Treatment has been delayed for millions of patients while the NHS has focused on managing the pandemic. GPs in many areas are still unable to refer as normal and it has been reported that even urgent referrals are being delayed. The NHS Confederation has warned that 10m people could be on NHS waiting lists by Christmas.
Cancer Research UK warned in May that 2.4m patients were waiting longer for scans or treatment because of disruption to services during the pandemic. The Medical Protection Society has urged the government to commit adequate resource and support to clear the backlog of referrals and delayed follow-ups.
Delays in treatment cover a wide range of issues and it could be that a patient does not receive prescribed medication, a laboratory test is ordered but not reported on, the patient is lost to follow up or a surgical operation is cancelled (perhaps on multiple occasions) and does not take place within a recommended timeframe.
Thankfully in the vast majority of situations a delay, whilst an inconvenience, will not result in any significant injury. Unfortunately in some situations time is however a critical factor because often the earlier a diagnosis is made and treatment commenced, the better the chances of a patient making a good recovery. If treatment is delayed, this can lead to permanent complications and health issues which could have been avoided. It is therefore imperative that delays are minimised and treatment and investigations categorised as urgent are prioritised, even in these challenging times.

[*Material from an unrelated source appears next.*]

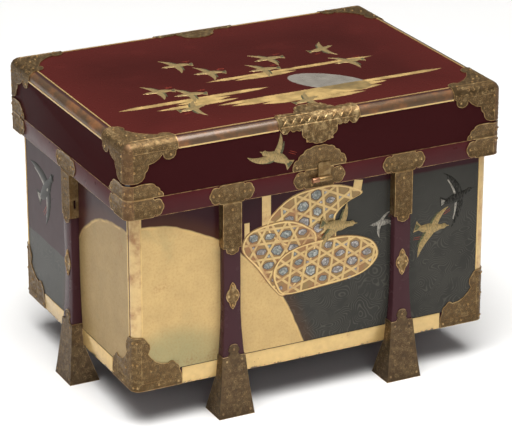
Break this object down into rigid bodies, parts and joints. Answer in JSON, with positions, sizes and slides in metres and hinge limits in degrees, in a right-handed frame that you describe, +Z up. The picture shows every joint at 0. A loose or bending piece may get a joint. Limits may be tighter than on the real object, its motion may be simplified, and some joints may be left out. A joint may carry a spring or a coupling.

By way of an example, you shouldn't have to wait more than 2 weeks to see a specialist if your GP suspects you have cancer and urgently refers you. In cases where cancer has been confirmed, you shouldn't have to wait more than 31 days from the decision to treat to the start of treatment. This is because early and accurate diagnosis and treatment can be critical.
A delay in diagnosis and treatment of orthopaedic injuries such as fractures can also have devastating consequences. It is critical that certain fractures, such as to the wrist or ankle are diagnosed without delay in order that they can be immobilised and surgery considered. Delay can affect how the bones heal and cause a permanent loss of function impacting upon all aspects of life including employment.